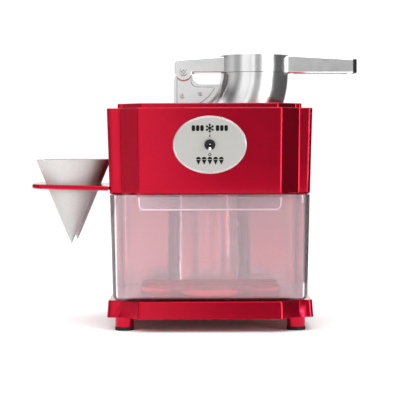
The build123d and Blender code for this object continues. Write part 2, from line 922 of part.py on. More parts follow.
with BuildPart() as knife_screws:
    with BuildSketch(shaft_plane(disc_face_x + knife_thickness)):
        with PolarLocations(slot_reach, knife_count):
            with Locations(*knife_screw_places):
                Circle(knife_screw_head)
    extrude(amount=knife_screw_height)
save(knife_screws, "knife_screws")

with BuildPart() as blade_shaft:
    with BuildSketch(shaft_plane(rear_plate_x - shaft_tail)):
        Circle(shaft_radius)
    extrude(amount=disc_face_x - rear_plate_x + shaft_tail)
    with BuildSketch(shaft_plane(disc_face_x)):
        Circle(stud_radius)
    extrude(amount=stud_length)
save(blade_shaft, "blade_shaft")

with BuildPart() as blade_nut:
    with BuildSketch(shaft_plane(disc_face_x)):
        RegularPolygon(nut_hex_radius, 6)
        Circle(stud_radius, mode=Mode.SUBTRACT)
    extrude(amount=nut_height)
save(blade_nut, "blade_nut")

blade_gear = spur_gear(shaft_plane(gear_x), gear_teeth, gear_thickness, shaft_radius, 180 / gear_teeth)
save(blade_gear, "blade_gear")

# ---------------- bearing plates, bushes and spacers

bush_radius = 8
plate_low_z = housing_low + wall
plate_high_z = 276
plate_front_y = -46
plate_rear_y = motor_y + 34
spacer_inset = 8
spacer_places = [
    (y, z)
    for y in (plate_front_y + spacer_inset, plate_rear_y - spacer_inset)
    for z in (plate_low_z + 1.5 * spacer_inset, plate_high_z - spacer_inset)
]
spacer_radius = 4
bearing_corner = 4
pinion_clearance = 4


def bearing_plate(x):
    """Upright plate across the drive at x, bored for the shaft's bush and the motor shaft."""
    with BuildPart() as plate:
        with BuildSketch(side_plane(x)):
            with Locations(((plate_front_y + plate_rear_y) / 2, (plate_low_z + plate_high_z) / 2)):
                RectangleRounded(plate_rear_y - plate_front_y, plate_high_z - plate_low_z, bearing_corner)
            with Locations((0, shaft_z)):
                Circle(bush_radius, mode=Mode.SUBTRACT)
            with Locations((motor_y, shaft_z)):
                Circle(motor_shaft_radius + pinion_clearance, mode=Mode.SUBTRACT)
        extrude(amount=bearing_plate_thickness)
    return plate


bearing_plate_inner = bearing_plate(front_plate_x)
save(bearing_plate_inner, "bearing_plate_inner")
bearing_plate_outer = bearing_plate(rear_plate_x)
save(bearing_plate_outer, "bearing_plate_outer")

with BuildPart() as shaft_bushes:
    for plate_x in (front_plate_x, rear_plate_x):
        with BuildSketch(shaft_plane(plate_x)):
            Circle(bush_radius)
            Circle(shaft_radius + running_gap, mode=Mode.SUBTRACT)
        extrude(amount=bearing_plate_thickness)
save(shaft_bushes, "shaft_bushes")

with BuildPart() as plate_spacers:
    with BuildSketch(side_plane(rear_plate_x + bearing_plate_thickness)):
        with Locations(*spacer_places):
            Circle(spacer_radius)
    extrude(amount=front_plate_x - rear_plate_x - bearing_plate_thickness)
save(plate_spacers, "plate_spacers")

# ---------------- motor

motor_cap = 7
motor_vents = 8
motor_vent_radius = 3
motor_vent_circle = 20
can_chamfer = 2


def motor_plane(x):
    """Plane across the motor at x, centred on its shaft."""
    return Plane(origin=(x, motor_y, shaft_z), x_dir=(0, 1, 0), z_dir=(1, 0, 0))


with BuildPart() as motor_can:
    with BuildSketch(motor_plane(motor_low_x)):
        Circle(motor_radius)
        Circle(motor_shaft_radius + running_gap, mode=Mode.SUBTRACT)
    extrude(amount=rear_plate_x - motor_low_x)
    chamfer(motor_can.edges().group_by(Axis.X)[-1].sort_by(SortBy.LENGTH)[-1], can_chamfer)
save(motor_can, "motor_can")

with BuildPart() as motor_end_cap:
    with BuildSketch(motor_plane(motor_low_x - motor_cap)):
        Circle(motor_radius - 2)
        Circle(motor_shaft_radius + running_gap, mode=Mode.SUBTRACT)
        with PolarLocations(motor_vent_circle, motor_vents):
            Circle(motor_vent_radius, mode=Mode.SUBTRACT)
    extrude(amount=motor_cap)
save(motor_end_cap, "motor_end_cap")

with BuildPart() as motor_shaft:
    with BuildSketch(motor_plane(motor_low_x - motor_cap)):
        Circle(motor_shaft_radius)
    extrude(amount=gear_x + gear_thickness - motor_low_x + motor_cap)
save(motor_shaft, "motor_shaft")

motor_pinion = spur_gear(motor_plane(gear_x), pinion_teeth, gear_thickness, motor_shaft_radius, 0)
save(motor_pinion, "motor_pinion")

# ---------------- discharge hood over the disc

hood_bore = hood_half - hood_wall
hood_low_z = housing_low + 0.2
lip_high_z = shaft_z - throat_radius - 1
shaft_gap = 2

with BuildPart() as discharge_hood:
    with BuildSketch(side_plane(hood_low_x)):
        with Locations((0, shaft_z)):
            Circle(hood_half)
        with Locations((0, (hood_low_z + shaft_z) / 2)):
            Rectangle(2 * hood_half, shaft_z - hood_low_z)
    extrude(amount=hood_high_x - hood_low_x)
    with BuildSketch(side_plane(hood_low_x + hood_wall)):
        with Locations((0, shaft_z)):
            Circle(hood_bore)
        with Locations((0, (hood_low_z + shaft_z) / 2)):
            Rectangle(2 * hood_bore, shaft_z - hood_low_z)
    extrude(amount=hood_high_x - hood_low_x - hood_wall, mode=Mode.SUBTRACT)
    with BuildSketch(side_plane(hood_high_x - hood_wall)):
        with Locations((0, (hood_low_z + lip_high_z) / 2)):
            Rectangle(2 * hood_bore, lip_high_z - hood_low_z)
    extrude(amount=hood_wall)
    with BuildSketch(shaft_plane(hood_low_x)):
        Circle(shaft_radius + shaft_gap)
    extrude(amount=hood_wall, mode=Mode.SUBTRACT)
save(discharge_hood, "discharge_hood")

# ---------------- clear ice bin

bin_height = bin_high - bin_low
bin_inset = bin_height * math.tan(math.radians(bin_draft))
flange_overlap = 1


def bin_plan(inset, corner):
    """Plan of the bin at its floor, drawn in by inset, notched at the back round the column."""
    side = bin_half_width - bin_inset - inset
    front = bin_front + bin_inset + inset
    back = bin_back - bin_inset - inset
    with BuildSketch(Plane.XY.offset(bin_low)) as plan:
        with Locations((cabinet_x, (front + back) / 2)):
            RectangleRounded(2 * side, back - front, corner)
        with Locations((cabinet_x, column_y)):
            Circle(notch_radius + bin_inset + inset, mode=Mode.SUBTRACT)
    return plan.sketch


with BuildPart() as ice_bin:
    extrude(bin_plan(0, bin_corner), amount=bin_height, taper=-bin_draft)
    hollow = bin_plan(bin_wall, bin_corner - bin_wall)
    hollow.locate(Location((0, 0, bin_wall)) * hollow.location)
    extrude(hollow, amount=bin_height, taper=-bin_draft, mode=Mode.SUBTRACT)
    # grip panel, hung from a flange along the front of the rim
    with BuildSketch(profile_plane(front_y)):
        with Locations((cabinet_x, bin_high - grip_height / 2)):
            Rectangle(2 * face_half, grip_height)
    extrude(amount=-bin_wall)
    fillet(ice_bin.edges().filter_by(Axis.Y).group_by(Axis.Z)[0], grip_radius)
    with BuildSketch(Plane.XY.offset(bin_high)):
        with Locations((cabinet_x, (front_y + bin_front + flange_overlap) / 2)):
            Rectangle(2 * face_half, bin_front + flange_overlap - front_y)
    extrude(amount=-bin_wall)
save(ice_bin, "ice_bin")

# ---------------- drip tray


def tray_plan(inset):
    """D-shaped plan of the tray, straight at the back and bowed at the front."""
    side = tray_half_width - inset
    with BuildSketch(Plane.XY.offset(tray_low)) as plan:
        with BuildLine():
            bow = ThreePointArc(
                (cabinet_x - side, tray_shoulder),
                (cabinet_x, tray_front + inset),
                (cabinet_x + side, tray_shoulder),
            )
            Polyline(
                bow @ 1,
                (cabinet_x + side, tray_back - inset),
                (cabinet_x - side, tray_back - inset),
                bow @ 0,
            )
        make_face()
        fillet(plan.vertices().group_by(Axis.Y)[-1], tray_corner - inset)
    return plan.sketch


drain_x = cabinet_x + tray_drain_offset

with BuildPart() as drip_tray:
    extrude(tray_plan(0), amount=tray_high - tray_low)
    floor = tray_plan(tray_wall)
    floor.locate(Location((0, 0, tray_wall)) * floor.location)
    extrude(floor, amount=tray_high - tray_low, mode=Mode.SUBTRACT)
    with BuildSketch(Plane.XY.offset(tray_low + tray_wall)):
        with Locations((drain_x, 0)):
            Circle(tray_drain_radius)
            Circle(tray_drain_radius - tray_wall, mode=Mode.SUBTRACT)
    extrude(amount=tray_wall)
save(drip_tray, "drip_tray")

# ---------------- cone holder and its two paper cones

cant = math.radians(holder_cant)
holder_plane = Plane(
    origin=(holder_x, 0, holder_z),
    x_dir=(math.cos(cant), 0, -math.sin(cant)),
    z_dir=(math.sin(cant), 0, math.cos(cant)),
)
hole_x = (cone_x - holder_x) / math.cos(cant)
tab_inside = 11
tab_root = 6
tab_x = holder_x + (tab_inside - tab_root) / 2
holder_bow = 7
holder_corner = 16
holder_fillet = 2
hole_fillet = 0.8
end_x = -holder_reach

with BuildPart() as cone_holder:
    with BuildSketch(holder_plane) as plate:
        with BuildLine():
            bow = ThreePointArc(
                (end_x + holder_bow, -holder_end_half),
                (end_x, 0),
                (end_x + holder_bow, holder_end_half),
            )
            Polyline(bow @ 1, (0, holder_root_half), (0, -holder_root_half), bow @ 0)
        make_face()
        fillet(plate.vertices().group_by(Axis.X)[0], holder_corner)
    extrude(amount=holder_thickness)
    rims = cone_holder.faces().sort_by(Axis.Z)
    fillet(rims[0].edges() + rims[-1].edges(), holder_fillet)
    with BuildSketch(holder_plane):
        with Locations((hole_x, -cone_y), (hole_x, cone_y)):
            Circle(holder_hole)
    extrude(amount=holder_thickness, mode=Mode.SUBTRACT)
    round_edges = cone_holder.edges().filter_by(GeomType.CIRCLE)
    fillet(round_edges.filter_by(lambda edge: abs(edge.radius - holder_hole) < running_gap), hole_fillet)
    with BuildSketch(Plane.XY.offset(tab_low)):
        with Locations((tab_x, -tab_y), (tab_x, tab_y)):
            Rectangle(tab_inside + tab_root, 2 * tab_half)
    extrude(amount=tab_height)
save(cone_holder, "cone_holder")


def paper_cone(y):
    """Thin paper cone, point down, hanging in the holder's hole at y."""
    flare = math.tan(math.radians(cone_half_angle))
    height = cone_rim_z - cone_tip_z
    inner_tip = cone_paper / math.sin(math.radians(cone_half_angle))
    with BuildPart() as cone:
        with BuildSketch(Plane(origin=(cone_x, y, cone_tip_z), x_dir=(1, 0, 0), z_dir=(0, -1, 0))):
            Polygon(
                (0, 0),
                (height * flare, height),
                ((height - inner_tip) * flare, height),
                (0, inner_tip),
                align=None,
            )
        revolve(axis=Axis((cone_x, y, cone_tip_z), (0, 0, 1)))
    return cone


cone_front = paper_cone(-cone_y)
save(cone_front, "cone_front")
cone_rear = paper_cone(cone_y)
save(cone_rear, "cone_rear")
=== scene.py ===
import json
import math

import bmesh
import bpy
from mathutils import Matrix, Vector


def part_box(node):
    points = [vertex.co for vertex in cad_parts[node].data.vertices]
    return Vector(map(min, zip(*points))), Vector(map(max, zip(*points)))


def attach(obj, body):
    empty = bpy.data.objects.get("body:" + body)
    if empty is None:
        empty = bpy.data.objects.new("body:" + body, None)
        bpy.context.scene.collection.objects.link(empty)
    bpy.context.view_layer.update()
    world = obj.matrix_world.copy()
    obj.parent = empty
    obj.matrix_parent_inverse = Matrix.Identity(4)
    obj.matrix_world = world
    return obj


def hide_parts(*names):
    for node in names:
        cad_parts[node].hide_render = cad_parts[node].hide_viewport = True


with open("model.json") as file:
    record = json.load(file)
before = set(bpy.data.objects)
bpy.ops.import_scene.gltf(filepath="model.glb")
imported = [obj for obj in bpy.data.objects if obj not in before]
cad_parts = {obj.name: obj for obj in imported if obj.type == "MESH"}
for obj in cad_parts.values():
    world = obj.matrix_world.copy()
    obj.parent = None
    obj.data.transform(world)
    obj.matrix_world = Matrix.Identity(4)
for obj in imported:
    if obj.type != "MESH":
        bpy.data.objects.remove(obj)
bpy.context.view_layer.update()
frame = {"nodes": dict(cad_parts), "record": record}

MM = 0.001
scene = bpy.context.scene

# ------------------------------------------------------------------ camera

CAMERA_DISTANCE = 2.025
CAMERA_SIDE = 0.0066
CAMERA_HEIGHT = 0.2304
LENS = 135.8
SENSOR = 36.0
HORIZON_SHIFT = -0.125
CAMERA_ROLL = 0.2


def make_camera():
    """Level camera straight in front of the machine, shifted down as the product shot is."""
    data = bpy.data.cameras.new("camera")
    data.lens = LENS
    data.sensor_width = SENSOR
    data.shift_y = HORIZON_SHIFT
    data.clip_end = 50
    camera = bpy.data.objects.new("camera", data)
    camera.location = (CAMERA_SIDE, -CAMERA_DISTANCE, CAMERA_HEIGHT)
    camera.rotation_euler = (math.radians(90), math.radians(CAMERA_ROLL), 0)
    scene.collection.objects.link(camera)
    scene.camera = camera


make_camera()
scene.view_settings.view_transform = "Standard"

# ------------------------------------------------------------------ node helpers


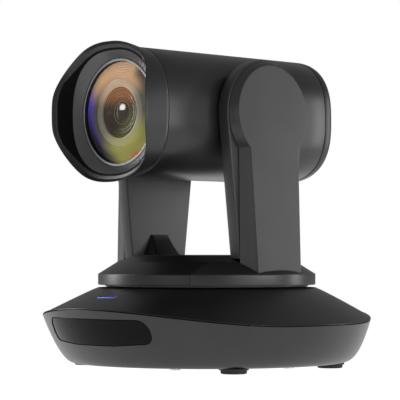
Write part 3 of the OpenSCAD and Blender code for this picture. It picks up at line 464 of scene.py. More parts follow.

----------

INSTRUCTIONS FOR THE TASK:
Look above for the line containing "cone_front = paper_cone(-cone_y)". Output from there through the line containing "CAMERA_ROLL = 0.2", exactly and inclusively.

FINAL ANSWER:
cone_front = paper_cone(-cone_y)
save(cone_front, "cone_front")
cone_rear = paper_cone(cone_y)
save(cone_rear, "cone_rear")
=== scene.py ===
import json
import math

import bmesh
import bpy
from mathutils import Matrix, Vector


def part_box(node):
    points = [vertex.co for vertex in cad_parts[node].data.vertices]
    return Vector(map(min, zip(*points))), Vector(map(max, zip(*points)))


def attach(obj, body):
    empty = bpy.data.objects.get("body:" + body)
    if empty is None:
        empty = bpy.data.objects.new("body:" + body, None)
        bpy.context.scene.collection.objects.link(empty)
    bpy.context.view_layer.update()
    world = obj.matrix_world.copy()
    obj.parent = empty
    obj.matrix_parent_inverse = Matrix.Identity(4)
    obj.matrix_world = world
    return obj


def hide_parts(*names):
    for node in names:
        cad_parts[node].hide_render = cad_parts[node].hide_viewport = True


with open("model.json") as file:
    record = json.load(file)
before = set(bpy.data.objects)
bpy.ops.import_scene.gltf(filepath="model.glb")
imported = [obj for obj in bpy.data.objects if obj not in before]
cad_parts = {obj.name: obj for obj in imported if obj.type == "MESH"}
for obj in cad_parts.values():
    world = obj.matrix_world.copy()
    obj.parent = None
    obj.data.transform(world)
    obj.matrix_world = Matrix.Identity(4)
for obj in imported:
    if obj.type != "MESH":
        bpy.data.objects.remove(obj)
bpy.context.view_layer.update()
frame = {"nodes": dict(cad_parts), "record": record}

MM = 0.001
scene = bpy.context.scene

# ------------------------------------------------------------------ camera

CAMERA_DISTANCE = 2.025
CAMERA_SIDE = 0.0066
CAMERA_HEIGHT = 0.2304
LENS = 135.8
SENSOR = 36.0
HORIZON_SHIFT = -0.125
CAMERA_ROLL = 0.2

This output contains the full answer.